Campaigners in Norfolk are welcoming moves to provide greater protections to hedgehogs - Credit: Denise Bradley

Hedgehog lovers in Norfolk are backing calls for the creatures to be given extra protection under environmental laws.

Former cabinet minister Chris Grayling has tabled an amendment to the Environment Bill, which would oblige developers to search for the creatures and take action to reduce the risk to them.

By adding hedgehogs to the list of protected animals under the Wildlife and Countryside Act, it is hoped this will safeguard their nesting sites. Their numbers have fallen by 30pc in urban areas since 2000.

Norwich-based Hodmedod's Hedgehog Support raises money for Norfolk's 15 rescue centres and campaigns to reverse the animals' decline in the county.

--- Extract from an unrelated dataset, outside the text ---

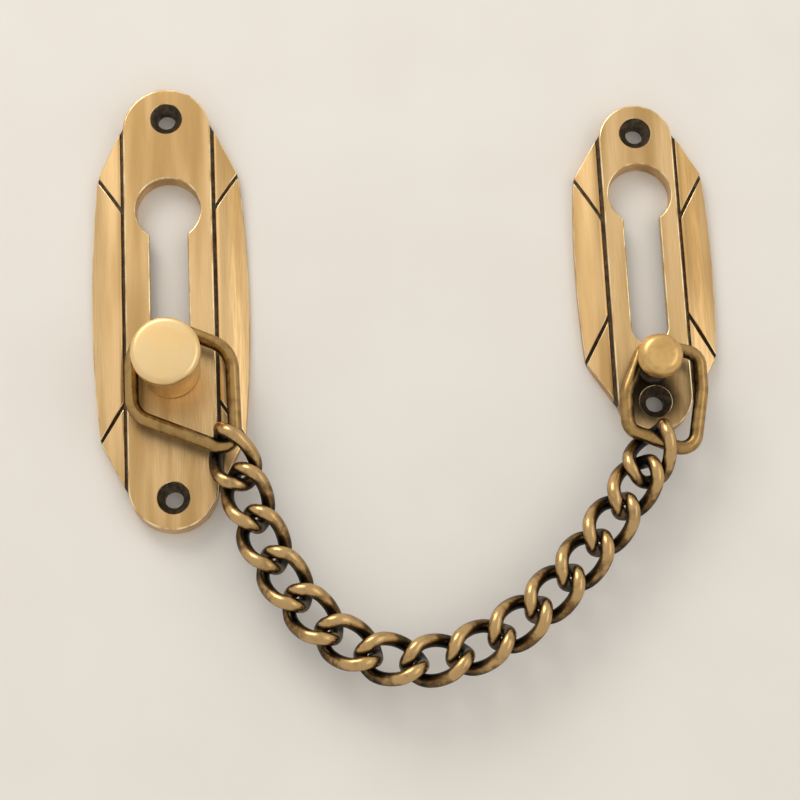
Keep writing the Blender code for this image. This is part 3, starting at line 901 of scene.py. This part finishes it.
def make_links(material):
    joints = {joint["child"]: joint for joint in frame["joints"]}
    line = link_line()
    for number in range(1, LINK_COUNT + 1):
        node = f"link_{number:02d}"
        centre = centroid(node)
        pivot = Vector(joints[node]["pos_m"])
        lie = centre - pivot if number <= LEFT_LINKS else pivot - centre
        angle = math.atan2(lie.z, lie.x)
        roll = {1: END_ROLL, LINK_COUNT: -END_ROLL}.get(number, 0)
        turn = Matrix.Rotation(-angle, 3, "Y") @ Matrix.Rotation(roll, 3, "X")
        placed = [centre + turn @ point for point in line]
        link = loop_tube(f"{node}_fine", placed, centre, WIRE_FIT * LINK_WIRE, link_shade_and_patina, material)
        adopt(link, node, node)


# Stage

def fill(work, loops):
    """Faces between loops of (x, z) points, just behind the plates and facing the room."""
    edges = []
    for loop in loops:
        ring = [work.verts.new((p.x, WALL_BEHIND, p.y)) for p in loop]
        edges += [work.edges.new((ring[i - 1], ring[i])) for i in range(len(ring))]
    made = bmesh.ops.triangle_fill(work, use_beauty=True, use_dissolve=False, edges=edges)
    for face in made["geom"]:
        if isinstance(face, bmesh.types.BMFace):
            face.normal_update()
            if face.normal.y > 0:
                face.normal_flip()


def make_wall():
    """A pale flat door, open behind the plates' metal so that their backs take light too."""
    reach = WALL_REACH
    edge = [Vector(corner) for corner in ((-reach, -reach), (reach, -reach), (reach, reach), (-reach, reach))]
    work = bmesh.new()
    open_loops = [edge]
    for spec, box in ((KEEPER, KEEPER_BOX), (ANCHOR, ANCHOR_BOX)):
        origin = middle(box)
        half_height = (box[1].z - box[0].z) / 2
        here = Vector((origin.x, origin.z))
        half_width = (box[1].x - box[0].x) / 2
        wing = wing_outline(spec, half_height, half_width)
        around = strip_outline(spec, half_height) + wing + mirrored(wing, -1)
        hull = [around[i] for i in convex_hull_2d(around)]
        open_loops.append([here + p for p in offset(hull, WALL_OVERLAP)])
        fill(work, [[here + p for p in offset(keyhole_outline(spec, half_height), -WALL_OVERLAP)]])
        for way in (-1, 1):
            hole = (0, way * (half_height - spec["screw_inset"]))
            fill(work, [[here + p for p in arc(hole, SCREW_BORE / 2 + GAP, 0, 2 * math.pi)[:-1]]])
    fill(work, open_loops)
    mesh = bpy.data.meshes.new("door")
    work.to_mesh(mesh)
    work.free()
    mesh.materials.append(plaster("door_paint"))
    new_object("door", mesh)


def area_light(name, place, target, size, power, colour):
    light = bpy.data.lights.new(name, "AREA")
    light.shape = "RECTANGLE"
    light.size, light.size_y = size
    light.energy = power
    light.color = colour
    obj = new_object(name, light)
    obj.location = place
    obj.rotation_euler = (Vector(target) - Vector(place)).to_track_quat("-Z", "Y").to_euler()


def make_lights():
    aim = Vector((0.06, 0, 0))
    area_light("key", (-0.45, -0.75, 1.0), aim, (0.7, 0.7), 7.0, (1.0, 0.98, 0.95))
    area_light("fill", (0.9, -0.9, 0.0), aim, (0.5, 1.1), 1.6, (1.0, 0.97, 0.93))
    area_light("back_left", (-0.7, 0.9, 0.6), aim, (0.6, 0.6), 7.0, (1.0, 0.98, 0.95))
    area_light("back_right", (0.8, 0.8, 0.1), aim, (0.5, 0.8), 5.0, (1.0, 0.98, 0.95))


def make_world():
    """A soft room: bright overhead, dimmer below."""
    world = bpy.data.worlds.new("room")
    bpy.context.scene.world = world
    world.use_nodes = True
    tree = world.node_tree
    background = tree.nodes["Background"]
    place = tree.nodes.new("ShaderNodeTexCoord")
    split = tree.nodes.new("ShaderNodeSeparateXYZ")
    height = tree.nodes.new("ShaderNodeMapRange")
    ramp = tree.nodes.new("ShaderNodeValToRGB")
    height.inputs["From Min"].default_value = -1.0
    tree.links.new(place.outputs["Generated"], split.inputs["Vector"])
    tree.links.new(split.outputs["Z"], height.inputs["Value"])
    tree.links.new(height.outputs["Result"], ramp.inputs["Fac"])
    tree.links.new(ramp.outputs["Color"], background.inputs["Color"])
    stops = ramp.color_ramp.elements
    stops[0].position, stops[0].color = 0.0, (0.84, 0.82, 0.80, 1)
    stops[1].position, stops[1].color = 1.0, (0.98, 0.97, 0.96, 1)
    background.inputs["Strength"].default_value = 0.88


def make_camera():
    """The photograph's viewpoint: below the guard and a little left of its middle, looking up."""
    yaw, pitch, roll = CAMERA_TURNS
    data = bpy.data.cameras.new("camera")
    data.sensor_width = 36
    data.lens = CAMERA_LENS
    camera = new_object("camera", data)
    forward_level = Vector((-math.sin(yaw), math.cos(yaw), 0))
    right = Vector((math.cos(yaw), math.sin(yaw), 0))
    forward = math.cos(pitch) * forward_level + math.sin(pitch) * Vector((0, 0, 1))
    up = math.cos(pitch) * Vector((0, 0, 1)) - math.sin(pitch) * forward_level
    turned_right = math.cos(roll) * right + math.sin(roll) * up
    turned_up = math.cos(roll) * up - math.sin(roll) * right
    camera.matrix_world = Matrix.Translation(CAMERA_PLACE) @ Matrix(
        (turned_right, turned_up, -forward)
    ).transposed().to_4x4()
    bpy.context.scene.camera = camera


def main():
    keeper_brass = brushed_brass("keeper_brass", PALE_GOLD, GOLD, UMBER)
    # Painted shade on the anchor plate just below the post, inside its ring.
    below_post = POST_AXIS + Vector((-1.0 * mm, 0, -7.5 * mm))
    below_post.y = -PLATE_DEPTH
    anchor_brass = brushed_brass("anchor_brass", PALE_GOLD, GOLD, UMBER, shade_patch=(below_post, 9 * mm))
    worn, oxide_and_shade = worn_brass("worn_edges"), patina_and_shade("groove_patina_and_shade")
    knob_brass = satin_brass("knob_satin_brass", (0.90, 0.66, 0.33), (0.84, 0.58, 0.26))
    post_brass = satin_brass("post_satin_brass", (0.74, 0.48, 0.18), (0.60, 0.37, 0.13), 0.3)
    # Ring and chain bronze, painted light in front and painted shade at the wires' sides and backs.
    ring_bronze = bronze_with_painted_shade("ring_bronze", (0.42, 0.26, 0.095), (0.24, 0.14, 0.05), RING_BLACK)
    chain_bronze = bronze_with_painted_shade("chain_bronze", (0.54, 0.35, 0.15), (0.15, 0.085, 0.03), BLUE_BLACK)
    make_plate("keeper_plate", KEEPER, KEEPER_BOX, [keeper_brass, worn, oxide_and_shade])
    anchor_metals = [anchor_brass, worn, oxide_and_shade]
    make_plate("anchor_plate", ANCHOR, ANCHOR_BOX, anchor_metals, [post_bore(anchor_metals)])
    make_knob([knob_brass, worn, oxide_and_shade])
    make_washer([satin_brass("washer_brass", PALE_GOLD, GOLD), worn, oxide_and_shade])
    make_post([post_brass, worn, oxide_and_shade])
    make_ring("keeper_ring", keeper_ring_corners(), KNOB_AXIS, ring_bronze)
    make_ring("anchor_ring", anchor_ring_corners(), POST_AXIS, ring_bronze)
    make_links(chain_bronze)
    make_wall()
    make_lights()
    make_world()
    make_camera()
    bpy.context.scene.view_settings.view_transform = "Standard"
    bpy.context.view_layer.update()


main()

Paula Pithers, who founded the group five years ago, said: "Like everywhere Norfolk has seen a decline in hedgehog numbers for a number of reasons, one being loss of habitat. More protection would obviously be beneficial, but would have to be done in an appropriate manner.

"Safeguarding their nesting sites would be brilliant, but I'm not sure how effective it would be. A survey of the land may be done months before any clearance and as hedgehogs tend to wander and move nests throughout the year, it would be more than likely they would not be nesting in the same place once clearance starts.

"We have very recently had one of our rescues receive 3 hedgehogs from an allotment site which is being cleared in Norwich. The contractors took them to the rescue themselves, which has saved their lives, so they are very grateful. There is more land being cleared for housing, so I expect there will be more too. If only all developers were as thoughtful."

Most Read

Mr Grayling said: "It seems wrong to me, for example, that whenever a developer has to carry out a wildlife survey before starting work on a project that the hedgehog is not on anyone's radar.

"It is Britain's favourite animal. Its numbers are declining. And it should be as well protected as any other popular but threatened British animal. We worry about whether we are going to damage the habitats of badgers and bats. It's time we worried about the hedgehog too."

Mr Grayling's amendment will be debated in future weeks.